Ever return home after a long journey from home only to wrinkle your nose in disgust at the ungodly smells emanating from your refrigerator, like a mild breeze from some future imperfect junk world? You probably already know that such acrid smells are the tail end of a chemical reaction your food undergoes when left to the atmosphere. You may even know that the cause behind one of the worst smells–rotten eggs–is actually a chemical called hydrogen sulfide.
THIS ROTTEN SMELL IS SIGN OF A SUPERCONDUCTOR
But recently a pair of physicists in Germany have just proved that hydrogen sulfide becomes a superconductor at record high temperatures. In its solid form, the compound chemical is capable of conducting electricity sans resistance at 203.5 K. This is still roughly 70°C below water’s freezing point. But it still stands that this is a higher temperature than we’ve ever brought the compound, and what’s more, this is the closest anyone has come to creating superconductivity at room temperature.
SUPERCONDUCTORS AND TRAINS
If we can create superconductors at room temperature, then there’s a chance to apply this technology to magnetically levitated trains. The real challenge, though, is the fact that hydrogen sulfide becomes a superconductor only at more than 100 million times atmospheric pressure, which is about one-third as great as the pressure in Earth’s core. Unfortunately, there doesn’t seem to be a way of broadening this new superconductor’s applications.
“Where does it go from here?” asks Igor Mazin, a theorist at the U.S. Naval Research Laboratory in Washington, D.C. “Probably nowhere.” But even if we can’t have rotten-egg-levitated-trains, our understanding of superconductivity itself is changing, growing into another field.
BRIEF EXPLANATION OF SUPERCONDUCTORS
Scientists already know of several types of superconductivity. It’s nothing new. The most ordinary type, involving a metal like niobium, carries electricity sans resistance only when its cooled to almost absolute zero, i.e. 0 K. This metal is composed of a cage-like assemblage of positively charged ions which conduct negatively charged electrons as they flow through the metal’s structure. Usually, electrons lose their energy as they’re deflected off of quivering ions, but, if the temperature is low enough, electrons pair up, and, since the pair must be broken to be deflected, and their energy at low temps is scarce, the pair of electrons flow without hindrance through the substance.

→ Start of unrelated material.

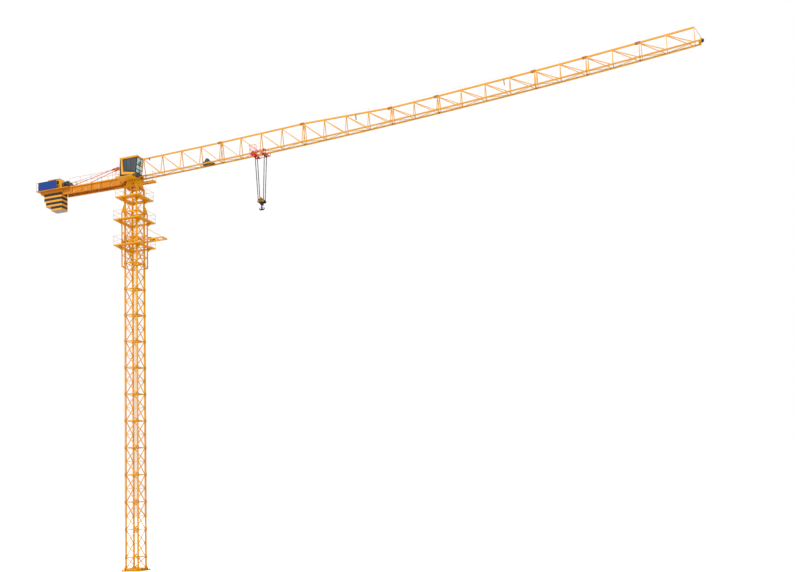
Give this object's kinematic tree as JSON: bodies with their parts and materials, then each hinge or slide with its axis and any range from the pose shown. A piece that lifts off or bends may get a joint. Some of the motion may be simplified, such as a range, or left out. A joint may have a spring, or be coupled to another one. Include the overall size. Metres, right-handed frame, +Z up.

GOOD VIBRATIONS STICK TOGETHER
But in order for the pair of electrons to stick together, a series of vibrations of the ion lattice known as a phonon is required. Phonons have difficulty holding together at higher temps, and the record temperature for such an ordinary superconductor was 39 K (i.e. -234.5°C), and only with the help of magnesium diboride.
But in the 1980s physicists found a family of “high-temperature superconductors,” which are complex compounds composed of copper and oxygen–two elements capable of becoming superconductors at much higher temperatures. Ten years ago, scientists found an analogous family of iron and arsenic compounds. In these materials, electrons’ interactions alone are sufficient to cause the glue-like effect. The mystery is how it is this happens.
NEW RECORD FOR SUPERCONDUCTORS
The new record for high temp superconductivity was set by Alexander Drozdov and Mikhail Eremets, both of whom are physicists at the Max Planck Institute for Chemistry in Mainz, Germany. Their sample of hydrogen sulfide was a miniscule disc, less than the diameter of a human hair, and, after being squeezed at one-third the pressure of Earth’s core, they saw electrical resistance vanish at 190 K.
Before the two gave their squeeze, the record was 164 K from a copper-and-oxygen superconductor, which required 350,000 times atmospheric pressure. Naturally, when Drozdov and Eremets came forward with claims of a superconductor at higher temps with such low pressure, many scientists were skeptical.
VERIFYING FINDINGS
To put their doubts to rest, the two physicists demonstrated the second sign of superconductivity, which is the negation of an externally applied magnetic field by the superconductor’s own, internally generated field. As they predicted, the superconductor did create a dead-zone within the external field, where its own field persisted, sans resistance.
Although many scientists predict that scientific research will move beyond the pursuit of superconductors which persist in room temp and pressure, the effect of this progress on the entirety of electrical technology is fascinating in its own right.